Trata-se de uma quadra de profundos ataques ao fundo público, aos direitos sociais e trabalhistas, e de políticas neoliberais radicais que, mesmo do ponto de vista capitalista, aprofunda a crise do sistema. É uma tentativa desesperada, e vulgar, da ordem do capital, de tentar revalorizar a sua lógica a qualquer custo.
Após intenso processo de mobilização e enfrentamento com a repressão do governo da social-democracia francesa, aquela que tragicamente em qualquer cenário de crise econômica procura sempre os ombros da classe trabalhadora para colocar o ônus das contradições da crise sistêmica do capital, teve nesta quinta-feira (26/5) uma resposta digna da cultura política revolucionária que advém dos jacobinos da revolução francesa, dos trabalhadores da primavera dos povos de 1848, dos lutadores da Comuna de Paris e tantos outros movimentos de luta da classe trabalhadora em defesa dos seus direitos. A França não teve, nesse dia, a circulação de jornais que não publicaram o comunicado público da CGT (Confederação Geral do Trabalho) e apenas o histórico jornal L’Humanité circulou pelas bancas do país.
A ação dos trabalhadores franceses e suas organizações de classe impediram que os grandes panfletos da burguesia francesa, que não respeitam o direito à informação pública, fossem impressos e chegassem às bancas.
Nestes últimos dias os trabalhadores radicalizaram suas ações contra o pacote de medidas do governo da ortodoxia neoliberal de François Hollande, que ataca os direitos trabalhistas e previdenciários dos franceses que estão no mercado de trabalho, bem como da juventude que irá adentrar esse espaço da vida social. Como reação, avança uma intensa jornada de lutas da classe trabalhadora com grandes manifestações políticas e culturais para impedir a catástrofe social que o capital mundial e seu consórcio francês querem impor.
O bloco de lutas dos trabalhadores tem organizado, e avançado, na mobilização social. Dezenas de milhares de trabalhadores ocuparam as ruas de Paris, cercaram com atividades culturais o monumento da República, protestaram por toda a França e tem enfrentado com determinação a repressão policial. A CGT também conseguiu o apoio dos trabalhadores do controle ferroviário e aéreo que já paralisaram suas atividades.

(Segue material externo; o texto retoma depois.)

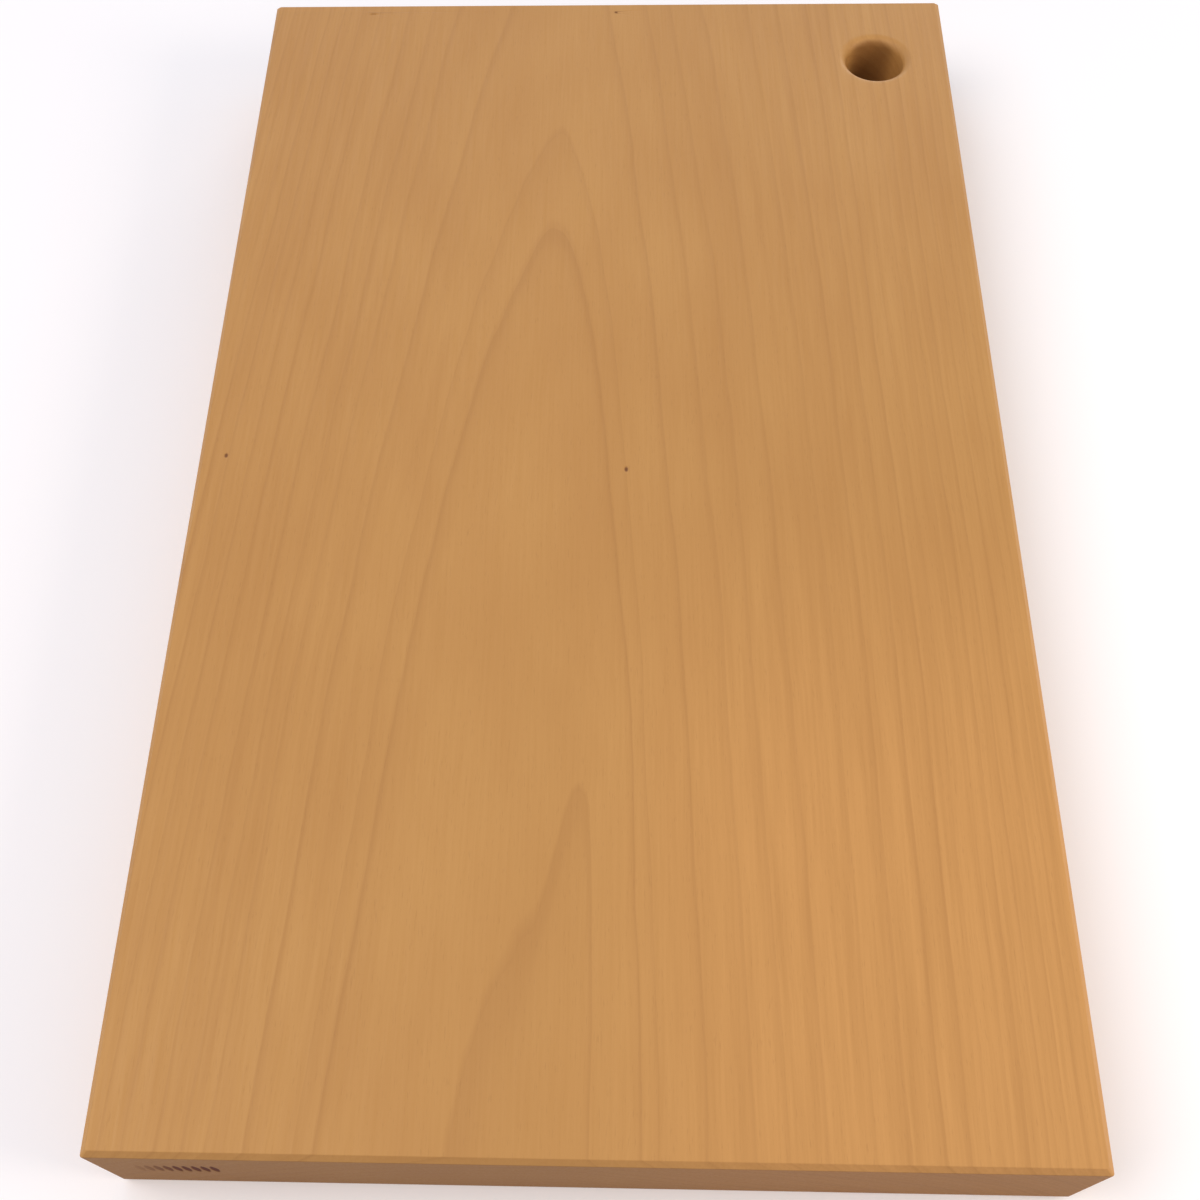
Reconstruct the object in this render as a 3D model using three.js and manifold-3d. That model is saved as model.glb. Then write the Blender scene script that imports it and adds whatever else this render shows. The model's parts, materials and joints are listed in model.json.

A intensa jornada de lutas se afirmou de forma vitoriosa sobre algumas das mais importantes atividades industriais do país, com a paralisação de 16 das 19 usinas nucleares e o fechamento da grande maioria das refinarias e depósitos de combustível. A escassez de combustível já atinge várias localidades da França.
O bloco de lutas promete novas ações para impedir o êxito da reforma trabalhista anunciada, que mais uma vez atinge a jornada de trabalho com a possibilidade de aumento de 48 até 60 horas de trabalho semanal, de acordo os interesses do patrão. O governo Hollande, através dessa contrarreforma proposta, permite total liberdade ao patronato para flexibilizar e precarizar as relações de trabalho.

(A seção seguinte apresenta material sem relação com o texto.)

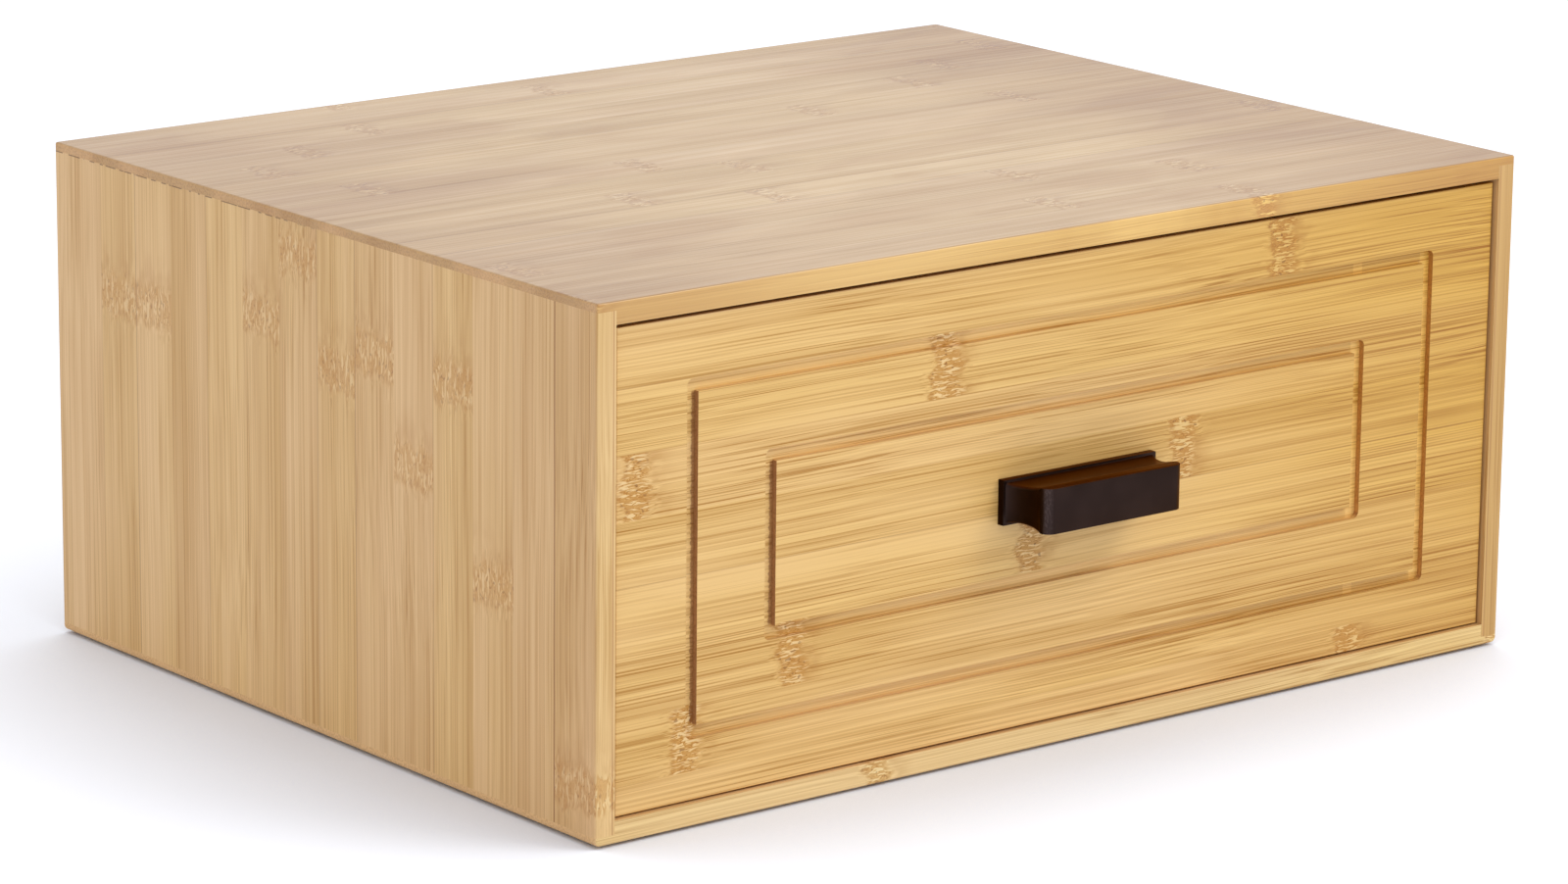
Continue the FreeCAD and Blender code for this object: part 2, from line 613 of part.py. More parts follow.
def is_bar_edge(middle, along):
    """The long upper and lower edges of the front bar's face."""
    return along == "X" and near(middle.y, "0")


ease(handle, "bar_ease", bar_ease, is_bar_edge)

threads = new_sketch(handle, "thread_holes", "XZ", f"{handle_reach} - {screw_bite} - {thread_end}")
for sign in ("-", "+"):
    thread_x = f"{foot_plate_length} / 2 {sign} {screw_spacing} / 2"
    draw_circle(threads, thread_x, f"{handle_height} / 2", f"{screw_diameter} + 2 * {thread_play}")
cut(handle, "threads", threads, f"{screw_bite} + {thread_end}")


def make_screw(name, x, y, z):
    """Round-headed screw with a cross recess, its point towards -Y, at the place of its point."""
    half_head = f"({head_diameter} / 2)"
    body = new_body(name, f"{x} - {half_head}", y, f"{z} - {half_head}")
    shank = new_sketch(body, name + "_shank_outline", "XZ")
    draw_circle(shank, half_head, half_head, screw_diameter)
    pad(body, name + "_shank", shank, screw_length)
    head = new_sketch(body, name + "_head_outline", "XZ", screw_length)
    draw_circle(head, half_head, half_head, head_diameter)
    pad(body, name + "_head", head, head_height)
    head_end = f"({screw_length} + {head_height})"
    ease(
        body, name + "_dome", head_round,
        lambda middle, along: along == ROUND and near(middle.y, head_end),
    )
    for way, (width, height) in (("flat", (slot_length, slot_width)), ("upright", (slot_width, slot_length))):
        slot = new_sketch(body, f"{name}_{way}_slot", "XZ", f"{head_end} - {slot_depth}")
        draw_rectangle(slot, f"{half_head} - {width} / 2", f"{half_head} - {height} / 2", width, height)
        cut(body, f"{name}_{way}_recess", slot, slot_depth)
    return body


def make_washer(name, x, y, z):
    """Flat ring between a screw's head and the drawer front."""
    half_ring = f"({washer_diameter} / 2)"
    body = new_body(name, f"{x} - {half_ring}", y, f"{z} - {half_ring}")
    ring = new_sketch(body, name + "_ring", "XZ")
    draw_circle(ring, half_ring, half_ring, washer_diameter)
    draw_circle(ring, half_ring, half_ring, washer_hole)
    pad(body, name + "_plate", ring, washer_thickness)
    return body


screw_z = f"({front_z} + {handle_z})"
for side, sign in (("left", "-"), ("right", "+")):
    screw_x = f"({case_width} / 2 {sign} {screw_spacing} / 2)"
    make_screw(f"handle_screw_{side}", screw_x, f"({front_recess} - {screw_bite})", screw_z)
    make_washer(f"handle_washer_{side}", screw_x, box_front_y, screw_z)

# ---------------------------------------------------------------- check and write
doc.recompute()
bodies = [item for item in doc.Objects if item.TypeId == "PartDesign::Body"]
for item in doc.Objects:
    if "Invalid" in item.State or "Error" in item.State:
        raise ValueError(f"{item.Name} did not compute")
for body in bodies:
    if body.Shape.isNull() or not body.Shape.isValid():
        raise ValueError(f"{body.Label} has no sound shape")
os.makedirs("parts", exist_ok=True)
for body in bodies:
    body.Shape.exportStep(f"parts/{body.Label}.step")
    box = body.Shape.BoundBox
    spans = [f"{low:8.2f} to {high:8.2f}" for low, high in (
        (box.XMin, box.XMax), (box.YMin, box.YMax), (box.ZMin, box.ZMax),
    )]
    print(f"{body.Label:20s} {len(body.Shape.Solids)} solids {body.Shape.Volume:12.1f} mm3", *spans)
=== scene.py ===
import math
from functools import partial

import bpy
from bpy.props import FloatProperty, FloatVectorProperty, IntProperty, PointerProperty
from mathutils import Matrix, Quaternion, Vector


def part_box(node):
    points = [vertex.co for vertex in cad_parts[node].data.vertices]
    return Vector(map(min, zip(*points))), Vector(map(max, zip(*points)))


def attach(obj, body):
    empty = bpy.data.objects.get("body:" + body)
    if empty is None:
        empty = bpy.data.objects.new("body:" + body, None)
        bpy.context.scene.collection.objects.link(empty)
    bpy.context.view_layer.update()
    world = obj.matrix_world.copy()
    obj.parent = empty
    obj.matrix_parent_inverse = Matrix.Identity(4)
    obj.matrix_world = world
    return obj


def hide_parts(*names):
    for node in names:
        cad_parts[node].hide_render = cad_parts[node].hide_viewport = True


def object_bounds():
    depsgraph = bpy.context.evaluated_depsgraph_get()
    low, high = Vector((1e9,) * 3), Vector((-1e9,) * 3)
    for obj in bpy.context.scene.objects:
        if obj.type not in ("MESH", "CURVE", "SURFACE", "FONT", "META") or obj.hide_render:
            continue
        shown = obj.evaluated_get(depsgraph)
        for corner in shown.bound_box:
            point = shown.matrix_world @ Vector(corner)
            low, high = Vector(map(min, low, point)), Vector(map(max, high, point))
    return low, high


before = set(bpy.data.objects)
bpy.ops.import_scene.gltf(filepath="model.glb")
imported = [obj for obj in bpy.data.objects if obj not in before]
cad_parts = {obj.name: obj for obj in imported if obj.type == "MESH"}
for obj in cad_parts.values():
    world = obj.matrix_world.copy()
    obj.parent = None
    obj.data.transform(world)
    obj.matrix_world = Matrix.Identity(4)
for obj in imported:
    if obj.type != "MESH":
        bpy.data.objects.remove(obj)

bl_info = {
    "name": "Bread Box with Drawer",
    "version": (1, 0, 0),
    "blender": (4, 5, 0),
    "location": "3D View > Sidebar > Bread Box",
    "description": "Dresses a bamboo bread box, models its handle and sets up a studio",
    "category": "Add Mesh",
}

CAD_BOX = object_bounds()
MM = 0.001
# Strips are counted from just before a board's edge, so that no seam lies on the edge itself.
SEAM_SHIFT = 0.05 * MM
# Two places nearer than this are the same place.
CLOSE = 0.01 * MM
# The place that full white stands for in a ramp of knuckle places.
KNUCKLE_LIMIT = 500 * MM
# Where the knuckle of each strip lies, in mm from the board's corner. None: no knuckle in that strip.
SIDE_KNUCKLES = (17, None, 74, 136, 104, 137, 128, 162, 138, None, None, 129, 129, None, None)
TOP_KNUCKLES = (282, 215, 294, 235, 147, 104, 170, 140, 42, 250, 315, 61, 100, 195, 115)
FRONT_KNUCKLES = (328, 37, 80, 181, 248, 16, 143, 292)
# Both routed rectangles: how far the lines' middles lie in from the drawer front's ends, and from its top
# and bottom edges.
ROUTED_INSETS = ((30.2 * MM, 22.6 * MM), (62 * MM, 50.1 * MM))
LINE_WIDTH = 4.4 * MM
# The drawer front's strips are counted from this height, below its lower edge.
FIRST_FRONT_SEAM = -3.6 * MM
# A side panel is glued from two layers, and the outer one is this thick.
OUTER_LAYER = 6.6 * MM
# The handle's corners carry a painted highlight this far behind its front.
HIGHLIGHT_DEPTH = 6 * MM


# ---------------------------------------------------------------- settings
def length_setting(name, description, default):
    return FloatProperty(
        name=name, description=description, default=default, unit="LENGTH", precision=5, min=0,
    )


def colour_setting(name, description, default):
    return FloatVectorProperty(
        name=name, description=description, default=default, subtype="COLOR", size=3, min=0, max=1,
    )


def point_setting(name, description, default):
    return FloatVectorProperty(
        name=name, description=description, default=default, subtype="TRANSLATION", unit="LENGTH", size=3,
    )


class BambooSettings(bpy.types.PropertyGroup):
    """Sizes and colours of the laminated bamboo."""

    strip_width: length_setting("Strip width", "One glued strip of the sides and the boards inside", 0.022)
    top_strip_width: length_setting("Top strip width", "One glued strip of the top and the bottom", 0.0217)
    front_strip_width: length_setting("Front strip width", "One glued strip of the drawer front", 0.0216)
    case_light: colour_setting(
        "Case, light", "Pale wood between the fibres of the case's boards", (0.83, 0.55, 0.262),
    )
    case_deep: colour_setting("Case, deep", "Fibres of the case's boards", (0.46, 0.225, 0.062))
    front_light: colour_setting(
        "Front, light", "Pale wood between the fibres of the drawer front", (0.86, 0.565, 0.22),
    )
    front_deep: colour_setting("Front, deep", "Fibres of the drawer front", (0.42, 0.18, 0.012))
    inner_light: colour_setting(
        "Inside, light", "Pale wood between the fibres of the boards inside", (0.78, 0.55, 0.30),
    )
    inner_deep: colour_setting("Inside, deep", "Fibres of the boards inside", (0.55, 0.33, 0.14))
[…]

Esse projeto propõe o fim do adicional de horas extras para aqueles que trabalham além das 35 horas semanais, quebra a negociação por ramo de atividade e categoria para possibilitar acordos por empresas. Fato que pode quebrar a unidade da classe e a sua capacidade de articulação e organização. No entanto, como a história das lutas sociais já comprovou, os trabalhadores franceses reagiram com grande mobilização e intensidade a este ataque da ordem do capital que veio, mais uma vez, pelas mãos da social-democracia européia.
Lutas com ações de grande impacto têm sido feitas, a exemplo do bloqueio e fechamento do porto de Le Havre na Normandia, que atingiu fortemente o deslocamento pela ponte que conecta esse importante porto às cidades e outras localidades do país, inclusive não deixando que as forças da repressão pudessem se locomover para agir nessa região. Informações também apontam que piquetes de trabalhadores atingem a Bretanha, paralisando a produção industrial na área portuária de Brest.
Com essa jornada de lutas os trabalhadores franceses nos lembram uma lição: é preciso lutar e que é possível vencer. O avanço desse bloco de lutas deverá tender à derrota do governo.
A França das lutas operárias e libertárias nos avisa que as barricadas estão à vista, cabe agora aos trabalhadores do mundo levantá-las por sua emancipação.
[1]* Milton Pinheiro é cientista político e pesquisador da área de história política. Professor do Programa de Pós-graduação em História, cultura e práticas sociais da Universidade do Estado da Bahia (Uneb). Tem vários livros publicados, entre eles, Ditadura: o que resta da transição (Boitempo, São Paulo, 2014).